Oil prices inched higher Tuesday, rising on OPEC‘s newly extended production cuts and tensions with Iran, but still under pressure from demand concerns tied to slowing global growth and the trade dispute between the U.S. and China.

That push-and-pull dynamic is putting crude prices in a unique kind of “sweet spot,” said Amy Harder, energy reporter at Axios.

“We really are in this Goldilocks moment of oil prices, and therefore gasoline prices, here in America, and Iran is just one part of the two big pressure points that are countervailing each other,” Harder said Tuesday on CNBC’s “Futures Now.”

“A decade ago, or even a few years ago, oil prices would probably be a lot higher,” even with these same concerns, Harder said. “But because of this slowing economic growth and, of course, the boom in American oil production over the last decade, we’re seeing prices more tempered despite the fact that there’s all this unrest and uncertainty going on.”

Harder spoke shortly after the U.S. Energy Information Administration, a statistics-focused offshoot of the Department of Energy, released its short-term energy outlook. The report showed U.S. oil production booming, particularly in the oil-rich area of western Texas known as the Permian Basin.

“That report … finds that [U.S.] oil production is continuing to break records,” Harder said. The agency estimated that U.S. production totaled 11 million barrels per day in 2018, an all-time high for production and year-over-year growth.

“It should be 13 million barrels a day in the next year, and that’s more than double what it was just a decade ago,” she said. “That’s significant.”

The U.S. is also boosting its standing in the petroleum market, becoming a net exporter of petroleum-based products rather than an importer, based on the EIA report.

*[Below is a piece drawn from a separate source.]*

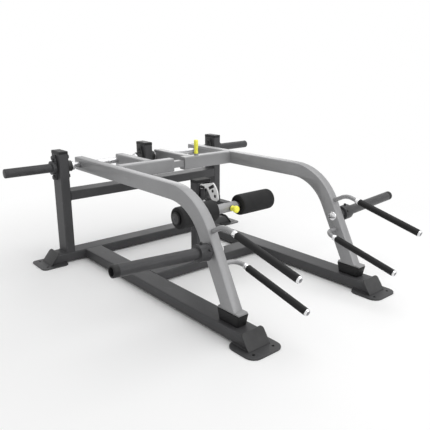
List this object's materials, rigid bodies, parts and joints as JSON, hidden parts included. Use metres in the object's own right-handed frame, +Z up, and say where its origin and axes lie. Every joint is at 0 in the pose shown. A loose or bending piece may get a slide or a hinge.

“Now, that’s a significant turnaround, again, from the last decade when we were significantly dependent upon oil from the Middle East, and so that continues to be the case,” Harder said. “It’s just staggering how [U.S. production] continues to increase, and it isn’t seeing any signs of … slowing.”

Next on the docket for the energy market is the widely watched International Energy Agency report this Friday, in which Harder anticipates more data showing a downtick in demand due to high U.S. output.

“We are seeing slower demand growth, and much of that is coming from the United States as OPEC is moving from this leader position in the market to more of a manager position as the U.S. just continues to pump out more oil,” she said.

U.S. oil prices climbed to just under $58 a barrel late Tuesday afternoon. Brent crude, the international benchmark, rose to the $64 level.